### STATED GOAL
The listing below holds a line with "const mesh = new" and a later line with "cad_parts[member].parent = rigid_bodies[body]". Write out those two lines and every line between them, exactly, and nothing else.

### INFORMATION SHOWN
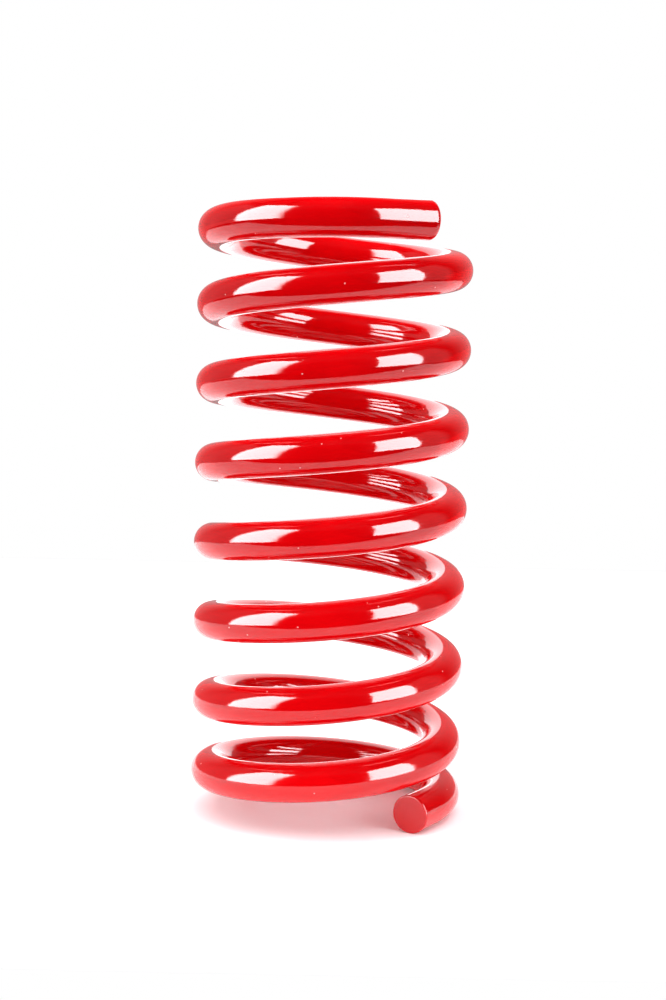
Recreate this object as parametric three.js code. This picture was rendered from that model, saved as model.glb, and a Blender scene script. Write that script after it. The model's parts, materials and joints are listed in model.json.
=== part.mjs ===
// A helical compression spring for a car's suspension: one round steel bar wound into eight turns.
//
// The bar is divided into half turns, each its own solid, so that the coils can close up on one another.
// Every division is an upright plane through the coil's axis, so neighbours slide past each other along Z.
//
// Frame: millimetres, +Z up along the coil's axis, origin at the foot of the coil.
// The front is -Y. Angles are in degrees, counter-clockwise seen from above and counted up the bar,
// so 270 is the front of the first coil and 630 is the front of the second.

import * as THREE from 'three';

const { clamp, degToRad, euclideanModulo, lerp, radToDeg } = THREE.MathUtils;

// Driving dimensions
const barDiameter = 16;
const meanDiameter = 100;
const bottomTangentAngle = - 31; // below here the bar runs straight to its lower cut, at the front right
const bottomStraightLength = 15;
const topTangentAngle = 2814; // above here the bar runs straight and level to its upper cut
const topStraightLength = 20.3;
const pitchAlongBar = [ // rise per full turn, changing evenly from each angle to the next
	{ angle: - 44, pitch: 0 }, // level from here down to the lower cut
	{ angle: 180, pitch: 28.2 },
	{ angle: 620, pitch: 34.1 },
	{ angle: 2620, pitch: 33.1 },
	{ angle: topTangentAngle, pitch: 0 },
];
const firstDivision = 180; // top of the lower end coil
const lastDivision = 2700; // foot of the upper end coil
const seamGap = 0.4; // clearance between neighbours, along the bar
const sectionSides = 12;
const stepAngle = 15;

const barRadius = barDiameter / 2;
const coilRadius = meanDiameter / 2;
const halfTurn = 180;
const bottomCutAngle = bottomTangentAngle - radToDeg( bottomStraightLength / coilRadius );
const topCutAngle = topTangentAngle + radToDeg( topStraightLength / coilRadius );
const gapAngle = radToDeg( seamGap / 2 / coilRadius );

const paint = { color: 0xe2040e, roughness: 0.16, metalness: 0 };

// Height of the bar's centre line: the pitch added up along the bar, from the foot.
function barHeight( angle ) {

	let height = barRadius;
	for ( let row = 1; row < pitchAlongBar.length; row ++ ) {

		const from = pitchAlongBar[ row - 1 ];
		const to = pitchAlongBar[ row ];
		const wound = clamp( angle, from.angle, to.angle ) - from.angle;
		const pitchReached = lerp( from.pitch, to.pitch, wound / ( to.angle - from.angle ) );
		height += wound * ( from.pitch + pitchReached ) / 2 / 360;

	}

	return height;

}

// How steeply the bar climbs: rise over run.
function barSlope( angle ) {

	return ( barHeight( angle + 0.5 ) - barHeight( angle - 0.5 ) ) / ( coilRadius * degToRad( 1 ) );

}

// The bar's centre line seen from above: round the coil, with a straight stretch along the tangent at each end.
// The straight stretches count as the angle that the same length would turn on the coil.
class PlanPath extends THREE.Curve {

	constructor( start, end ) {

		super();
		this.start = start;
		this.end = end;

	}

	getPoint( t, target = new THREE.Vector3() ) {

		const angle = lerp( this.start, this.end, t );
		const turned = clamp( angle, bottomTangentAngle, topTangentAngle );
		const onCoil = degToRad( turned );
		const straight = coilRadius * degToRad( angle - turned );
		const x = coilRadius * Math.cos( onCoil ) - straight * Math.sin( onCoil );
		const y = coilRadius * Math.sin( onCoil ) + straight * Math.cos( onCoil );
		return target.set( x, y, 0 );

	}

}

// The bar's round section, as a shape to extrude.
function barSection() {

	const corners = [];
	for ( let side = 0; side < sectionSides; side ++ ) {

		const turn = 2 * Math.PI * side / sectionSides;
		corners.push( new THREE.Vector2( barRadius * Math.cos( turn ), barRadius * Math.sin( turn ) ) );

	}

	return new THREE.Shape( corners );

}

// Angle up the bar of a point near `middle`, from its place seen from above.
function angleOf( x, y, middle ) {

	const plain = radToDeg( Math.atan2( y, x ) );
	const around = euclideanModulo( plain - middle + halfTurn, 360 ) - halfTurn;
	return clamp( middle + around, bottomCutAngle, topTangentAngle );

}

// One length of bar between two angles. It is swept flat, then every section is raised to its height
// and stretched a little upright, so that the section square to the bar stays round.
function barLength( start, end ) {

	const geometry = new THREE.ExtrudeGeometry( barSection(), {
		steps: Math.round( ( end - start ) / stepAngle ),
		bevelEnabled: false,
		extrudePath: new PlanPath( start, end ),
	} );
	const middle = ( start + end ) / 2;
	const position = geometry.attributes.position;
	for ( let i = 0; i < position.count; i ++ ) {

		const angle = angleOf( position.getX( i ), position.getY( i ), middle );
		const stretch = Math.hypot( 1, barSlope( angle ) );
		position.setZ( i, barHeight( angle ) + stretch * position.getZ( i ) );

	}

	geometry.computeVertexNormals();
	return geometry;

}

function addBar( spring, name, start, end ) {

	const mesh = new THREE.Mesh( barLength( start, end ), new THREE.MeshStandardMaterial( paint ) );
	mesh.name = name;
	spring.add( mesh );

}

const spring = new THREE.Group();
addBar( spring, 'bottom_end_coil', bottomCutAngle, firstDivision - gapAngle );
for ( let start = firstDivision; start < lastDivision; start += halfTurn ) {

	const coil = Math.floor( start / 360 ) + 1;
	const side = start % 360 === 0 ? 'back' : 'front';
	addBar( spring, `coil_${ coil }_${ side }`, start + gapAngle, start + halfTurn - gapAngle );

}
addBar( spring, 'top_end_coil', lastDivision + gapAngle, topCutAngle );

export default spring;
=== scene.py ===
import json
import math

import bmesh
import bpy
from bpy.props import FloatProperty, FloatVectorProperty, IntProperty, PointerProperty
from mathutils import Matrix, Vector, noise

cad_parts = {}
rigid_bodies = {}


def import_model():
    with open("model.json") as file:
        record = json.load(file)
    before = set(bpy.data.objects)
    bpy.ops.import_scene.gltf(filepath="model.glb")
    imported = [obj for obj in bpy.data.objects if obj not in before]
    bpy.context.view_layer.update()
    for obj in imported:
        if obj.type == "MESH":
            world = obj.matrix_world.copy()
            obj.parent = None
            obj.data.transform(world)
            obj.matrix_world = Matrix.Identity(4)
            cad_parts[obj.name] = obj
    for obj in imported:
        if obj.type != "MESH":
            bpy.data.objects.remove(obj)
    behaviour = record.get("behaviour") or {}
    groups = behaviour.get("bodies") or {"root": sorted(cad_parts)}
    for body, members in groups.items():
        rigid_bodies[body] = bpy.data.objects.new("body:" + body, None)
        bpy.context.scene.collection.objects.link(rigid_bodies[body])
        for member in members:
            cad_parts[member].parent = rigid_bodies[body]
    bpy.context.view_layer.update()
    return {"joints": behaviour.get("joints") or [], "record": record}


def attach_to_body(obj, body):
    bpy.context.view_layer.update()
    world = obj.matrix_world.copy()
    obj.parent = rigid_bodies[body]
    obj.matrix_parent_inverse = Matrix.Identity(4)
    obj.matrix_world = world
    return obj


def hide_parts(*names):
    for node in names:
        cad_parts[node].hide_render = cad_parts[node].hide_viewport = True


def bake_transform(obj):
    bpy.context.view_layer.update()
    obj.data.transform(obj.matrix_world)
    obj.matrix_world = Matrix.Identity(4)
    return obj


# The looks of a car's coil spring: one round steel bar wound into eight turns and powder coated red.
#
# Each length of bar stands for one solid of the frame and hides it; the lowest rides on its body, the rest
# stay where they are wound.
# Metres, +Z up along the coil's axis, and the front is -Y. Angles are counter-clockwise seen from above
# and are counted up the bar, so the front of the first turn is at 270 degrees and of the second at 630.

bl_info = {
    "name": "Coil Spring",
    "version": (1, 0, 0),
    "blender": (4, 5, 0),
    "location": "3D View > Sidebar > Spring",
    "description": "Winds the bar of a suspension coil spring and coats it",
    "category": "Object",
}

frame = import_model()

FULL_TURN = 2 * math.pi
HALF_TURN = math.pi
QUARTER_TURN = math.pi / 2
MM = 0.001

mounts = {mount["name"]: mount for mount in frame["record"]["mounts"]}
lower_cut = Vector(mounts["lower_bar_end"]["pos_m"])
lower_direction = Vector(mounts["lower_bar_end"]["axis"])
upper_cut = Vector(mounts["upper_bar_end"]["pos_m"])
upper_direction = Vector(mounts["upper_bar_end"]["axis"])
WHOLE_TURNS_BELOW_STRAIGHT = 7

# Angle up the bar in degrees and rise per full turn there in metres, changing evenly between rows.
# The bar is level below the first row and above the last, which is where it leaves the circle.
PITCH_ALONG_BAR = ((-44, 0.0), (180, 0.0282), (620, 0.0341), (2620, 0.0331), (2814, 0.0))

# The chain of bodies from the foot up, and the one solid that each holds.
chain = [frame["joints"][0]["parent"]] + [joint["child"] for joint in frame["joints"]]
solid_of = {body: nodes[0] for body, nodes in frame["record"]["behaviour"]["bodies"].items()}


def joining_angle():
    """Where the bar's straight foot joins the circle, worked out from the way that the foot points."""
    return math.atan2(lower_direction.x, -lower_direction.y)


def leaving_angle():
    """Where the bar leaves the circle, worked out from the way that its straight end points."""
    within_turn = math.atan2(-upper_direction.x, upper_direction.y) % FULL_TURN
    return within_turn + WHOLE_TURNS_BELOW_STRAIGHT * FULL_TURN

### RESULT
	const mesh = new THREE.Mesh( barLength( start, end ), new THREE.MeshStandardMaterial( paint ) );
	mesh.name = name;
	spring.add( mesh );

}

const spring = new THREE.Group();
addBar( spring, 'bottom_end_coil', bottomCutAngle, firstDivision - gapAngle );
for ( let start = firstDivision; start < lastDivision; start += halfTurn ) {

	const coil = Math.floor( start / 360 ) + 1;
	const side = start % 360 === 0 ? 'back' : 'front';
	addBar( spring, `coil_${ coil }_${ side }`, start + gapAngle, start + halfTurn - gapAngle );

}
addBar( spring, 'top_end_coil', lastDivision + gapAngle, topCutAngle );

export default spring;
=== scene.py ===
import json
import math

import bmesh
import bpy
from bpy.props import FloatProperty, FloatVectorProperty, IntProperty, PointerProperty
from mathutils import Matrix, Vector, noise

cad_parts = {}
rigid_bodies = {}


def import_model():
    with open("model.json") as file:
        record = json.load(file)
    before = set(bpy.data.objects)
    bpy.ops.import_scene.gltf(filepath="model.glb")
    imported = [obj for obj in bpy.data.objects if obj not in before]
    bpy.context.view_layer.update()
    for obj in imported:
        if obj.type == "MESH":
            world = obj.matrix_world.copy()
            obj.parent = None
            obj.data.transform(world)
            obj.matrix_world = Matrix.Identity(4)
            cad_parts[obj.name] = obj
    for obj in imported:
        if obj.type != "MESH":
            bpy.data.objects.remove(obj)
    behaviour = record.get("behaviour") or {}
    groups = behaviour.get("bodies") or {"root": sorted(cad_parts)}
    for body, members in groups.items():
        rigid_bodies[body] = bpy.data.objects.new("body:" + body, None)
        bpy.context.scene.collection.objects.link(rigid_bodies[body])
        for member in members:
            cad_parts[member].parent = rigid_bodies[body]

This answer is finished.